- [Requirement] Print out the material that follows word for word.
┄┄┄┄┄┄┄┄┄┄
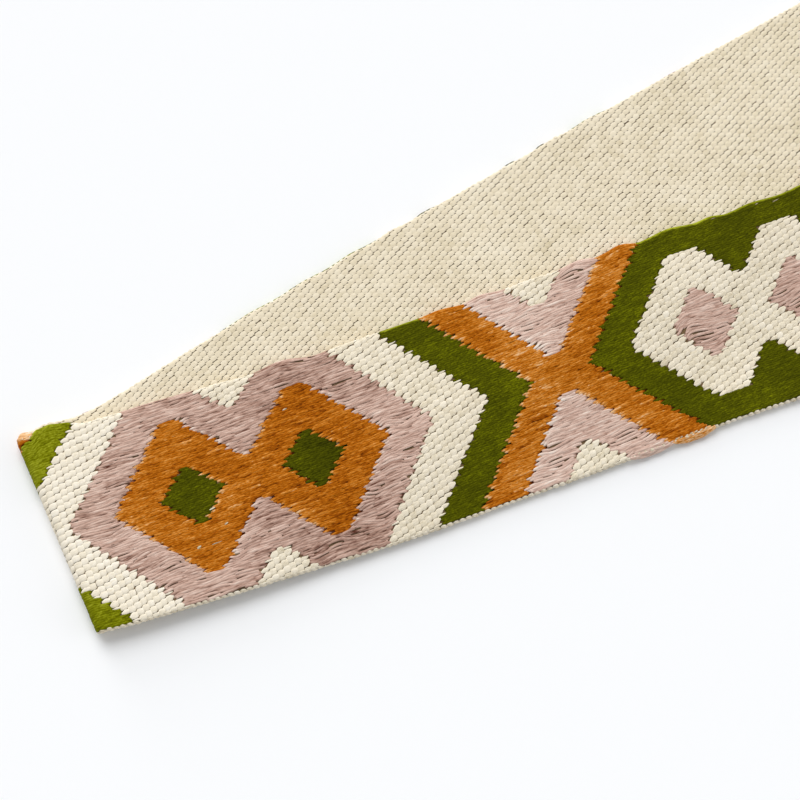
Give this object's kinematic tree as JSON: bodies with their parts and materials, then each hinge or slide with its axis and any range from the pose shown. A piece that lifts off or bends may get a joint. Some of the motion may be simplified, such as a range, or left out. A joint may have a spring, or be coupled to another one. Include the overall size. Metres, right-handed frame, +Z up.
{
  "type": "folded jacquard webbing",
  "caption": "Cut length of figured jacquard webbing, folded back on itself once and lying flat, patterned face up on the upper layer and plain back up on the lower one.",
  "frame": {"origin": "bottom centre of the bounding box, on the surface that the lower layer lies on", "axes": "+X along the lower layer, away from the fold; +Y towards the lower layer's open side; +Z up"},
  "size_m": [0.2682, 0.0996, 0.0048],
  "materials": {
    "undyed_yarn": "matte woven cotton, undyed cream, a little darker and yellower on the back",
    "olive_yarn": "softly lustrous olive green floats",
    "orange_yarn": "softly lustrous burnt orange floats",
    "pink_yarn": "softly lustrous dusty pink floats"
  },
  "bodies": {
    "root": {"webbing": "undyed_yarn"}
  },
  "joints": []
}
┄┄┄┄┄┄┄┄┄┄
- [Task response]
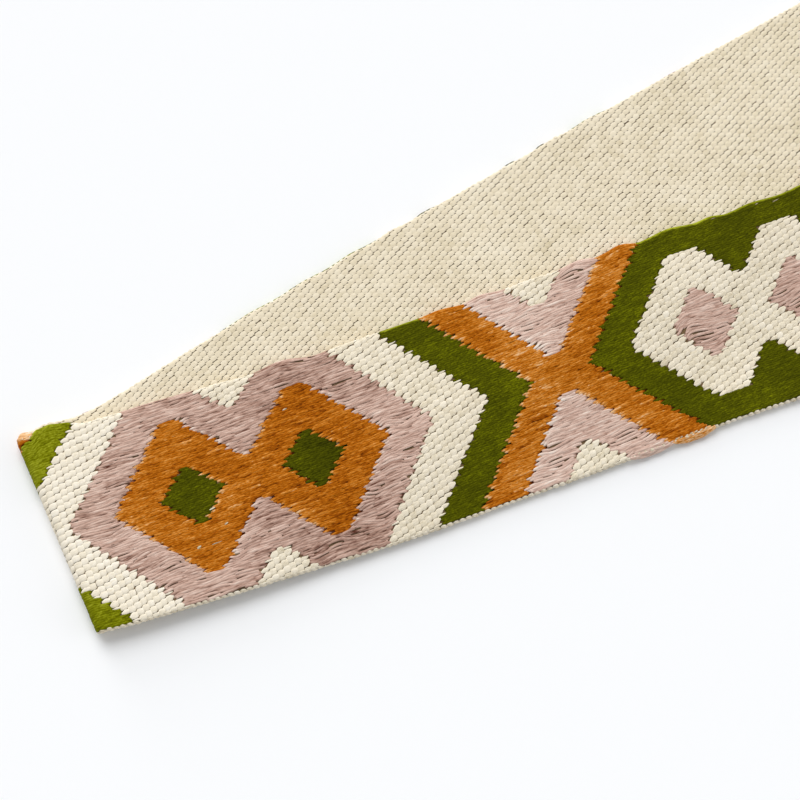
Give this object's kinematic tree as JSON: bodies with their parts and materials, then each hinge or slide with its axis and any range from the pose shown. A piece that lifts off or bends may get a joint. Some of the motion may be simplified, such as a range, or left out. A joint may have a spring, or be coupled to another one. Include the overall size. Metres, right-handed frame, +Z up.
{
  "type": "folded jacquard webbing",
  "caption": "Cut length of figured jacquard webbing, folded back on itself once and lying flat, patterned face up on the upper layer and plain back up on the lower one.",
  "frame": {"origin": "bottom centre of the bounding box, on the surface that the lower layer lies on", "axes": "+X along the lower layer, away from the fold; +Y towards the lower layer's open side; +Z up"},
  "size_m": [0.2682, 0.0996, 0.0048],
  "materials": {
    "undyed_yarn": "matte woven cotton, undyed cream, a little darker and yellower on the back",
    "olive_yarn": "softly lustrous olive green floats",
    "orange_yarn": "softly lustrous burnt orange floats",
    "pink_yarn": "softly lustrous dusty pink floats"
  },
  "bodies": {
    "root": {"webbing": "undyed_yarn"}
  },
  "joints": []
}